Once an investment has been made, the focus turns to portfolio management. The manager points out this stage is about “how you improve the business you’ve invested in, how you grow it strategically and how you then prepare it for exit”.

Mr Cooper-Evans notes that Electra Partners practises an “active ownership model”, looking closely at four or five areas of the business, including ensuring the portfolio company has the right management team in place. He highlights mergers and acquisitions as one way of growing a business and “creating shareholder returns quickly”. The manager also points to the importance of financing, which he deems a “necessary tool” in the private equity industry.

“We tend to take a slightly more conservative approach than others when it comes to leveraging businesses,” he says. “But getting the right financing structure in place for a business to allow it to continue to invest its own resources and deliver a growth plan is absolutely critical.”

Investors in this trust may also want to note its ongoing charges stands at 2.4 per cent.


The trust has delivered impressive returns in the long term, which Mr Cooper-Evans attributes to its flexibility. He notes: “The flexibility Electra has to invest in different kinds of assets, as well as its experience of investing across business and economic cycles is really valuable to performance.”

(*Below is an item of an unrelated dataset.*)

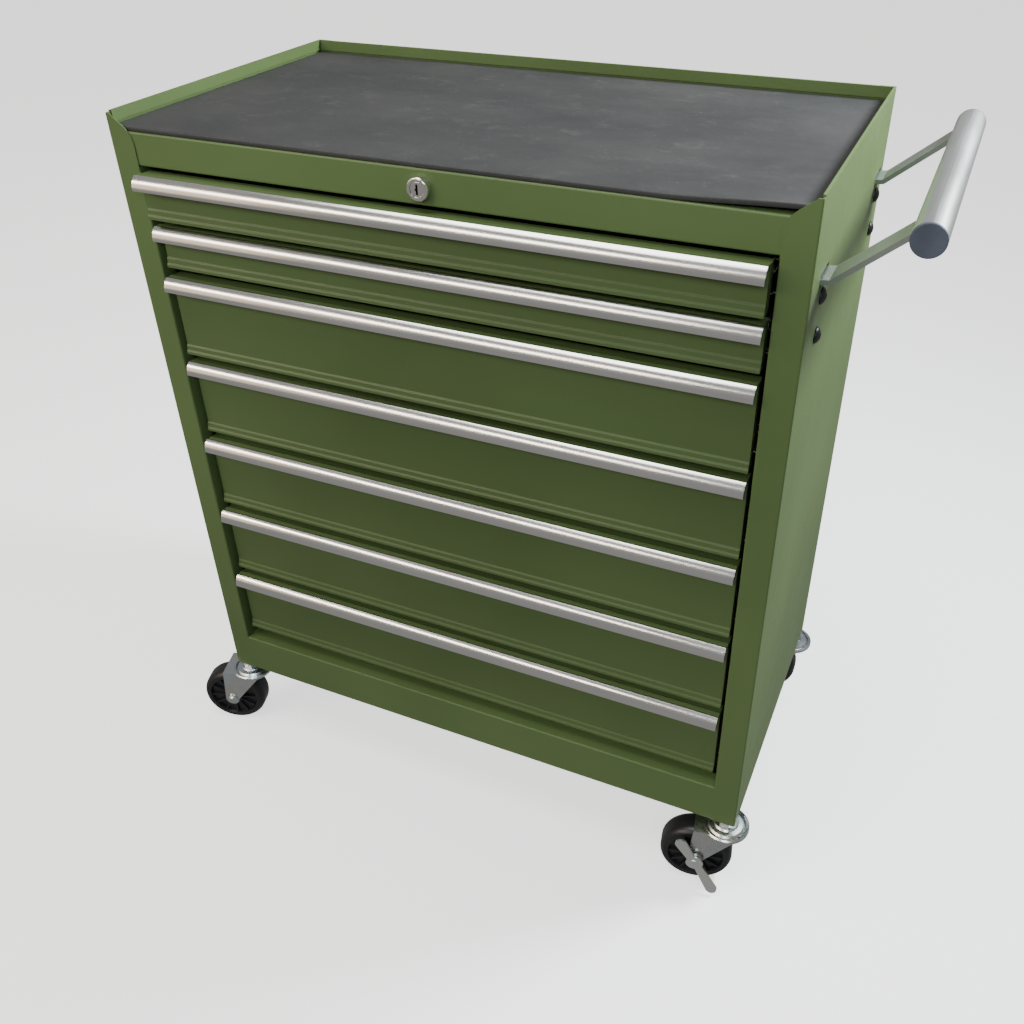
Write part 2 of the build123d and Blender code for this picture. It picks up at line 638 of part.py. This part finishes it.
def fork(name, stem_x, stem_y, trail_angle):
    """A pressed fork: ringed deck, two legs, and the riveted axle."""
    swivel = Plane(origin=(stem_x, stem_y, 0), x_dir=(cos(radians(trail_angle)),
                   sin(radians(trail_angle)), 0), z_dir=(0, 0, 1))
    legs = Plane(origin=(stem_x, stem_y, 0), x_dir=swivel.x_dir, z_dir=-swivel.y_dir)
    with BuildPart() as piece:
        with BuildSketch(Plane(origin=(stem_x, stem_y, 0), x_dir=(1, 0, 0), z_dir=(0, -1, 0))):
            with BuildLine():
                Polyline(
                    (9.2, DECK - 2.6),
                    (9.2, DECK),
                    (20.2, DECK),
                    (20.6, DECK + 2.6),
                    (22.6, DECK + 3.2),
                    (RACE_RADIUS, DECK + 1.8),
                    (RACE_RADIUS, DECK - 1.2),
                    (22.4, DECK - 2.6),
                    close=True,
                )
            make_face()
        revolve(axis=Axis((stem_x, stem_y, 0), (0, 0, 1)))
        # flat deck behind the ring
        deck = Plane(origin=(stem_x, stem_y, DECK + DECK_RISE), x_dir=swivel.x_dir, z_dir=(0, 0, -1))
        with BuildSketch(deck):
            with Locations(((DECK_START + DECK_END) / 2, 0)):
                Rectangle(DECK_END - DECK_START, 2 * (LEG_GAP + LEG_THICK))
            Circle(RACE_RADIUS - 1.1, mode=Mode.SUBTRACT)
        extrude(amount=LEG_THICK)
        for hand in (-1, 1):
            with BuildSketch(legs.offset(-hand * LEG_GAP)):
                leg_outline()
            extrude(amount=-hand * LEG_THICK)
            axle_hole = swivel.from_local_coords(Vector(TRAIL, hand * (LEG_GAP - 2), WHEEL_RADIUS))
            rod(axle_hole, hand * swivel.y_dir, AXLE_RADIUS + SEAT, LEG_THICK + 6, Mode.SUBTRACT)
        # riveted axle
        reach = LEG_GAP + LEG_THICK + SEAT
        start = swivel.from_local_coords(Vector(TRAIL, -reach, WHEEL_RADIUS))
        rod(start, swivel.y_dir, AXLE_RADIUS, 2 * reach)
        for hand in (-1, 1):
            head = swivel.from_local_coords(Vector(TRAIL, hand * reach, WHEEL_RADIUS))
            with Locations(Plane(origin=head, z_dir=hand * swivel.y_dir)):
                Cylinder(7.0, 1.2, align=(Align.CENTER, Align.CENTER, Align.MIN))
                with Locations((0, 0, 1.2)):
                    Cone(5.4, 3.2, 2.0, align=(Align.CENTER, Align.CENTER, Align.MIN))
    save(piece, f"caster_fork_{name}")
    return swivel


def leg_outline():
    """A leg's outline, from the deck's edge down to a round end at the axle."""
    with BuildLine() as outline:
        bottom = WHEEL_RADIUS
        Polyline(
            (-13.4, DECK - 0.6),
            (16, DECK - 0.6),
            (16, DECK + DECK_RISE),
            (DECK_END, DECK + DECK_RISE),
            (TRAIL + 8.2, bottom),
        )
        ThreePointArc((TRAIL + 8.2, bottom), (TRAIL, bottom - 8.4), (TRAIL - 8.4, bottom))
        Polyline(
            (TRAIL - 8.4, bottom),
            (-13.4, DECK - 0.6),
        )
    make_face(outline.edges())


def wheel(name, swivel):
    """A ribbed wheel with a rounded tread and a running bore."""
    with BuildPart() as piece:
        axle_point = swivel.from_local_coords(Vector(TRAIL, 0, WHEEL_RADIUS))
        across = Plane(origin=axle_point, x_dir=swivel.x_dir, z_dir=-swivel.y_dir)
        section = Plane(origin=axle_point, x_dir=swivel.x_dir, z_dir=swivel.z_dir)
        half = WHEEL_WIDTH / 2
        with BuildSketch(section):
            with BuildLine():
                Polyline((AXLE_RADIUS + RUN_GAP, half + 1), (10.5, half + 1), (11.5, half - 4),
                         (27.5, half - 4), (29, half), (33.5, half))
                ThreePointArc((33.5, half), (36.44, half - 3.53), (WHEEL_RADIUS, half - 8))
                Polyline((WHEEL_RADIUS, half - 8), (WHEEL_RADIUS, 8 - half))
                ThreePointArc((WHEEL_RADIUS, 8 - half), (36.44, 3.53 - half), (33.5, -half))
                Polyline((33.5, -half), (29, -half), (27.5, 4 - half), (11.5, 4 - half),
                         (10.5, -half - 1), (AXLE_RADIUS + RUN_GAP, -half - 1),
                         (AXLE_RADIUS + RUN_GAP, half + 1))
            make_face()
        revolve(axis=Axis(axle_point, swivel.y_dir))
        for hand in (-1, 1):
            with BuildSketch(across.offset(hand * (half - 4.5))):
                with PolarLocations(19.5, RIBS):
                    Rectangle(18, 1.8)
            extrude(amount=hand * 3.6)
    save(piece, f"caster_wheel_{name}")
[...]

Data from FE Analytics shows the trust delivered 207.2 per cent in the 10 years to September 2 2015, outperforming both the AIC Private Equity sector – which returned an average 57.9 per cent return in the period – and its benchmark the FTSE All-Share index, which rose 77.9 per cent. Across five years the vehicle generated another impressive performance, returning 151.2 per cent against the sector’s 63.6 per cent return and the index’s increase of 43.8 per cent.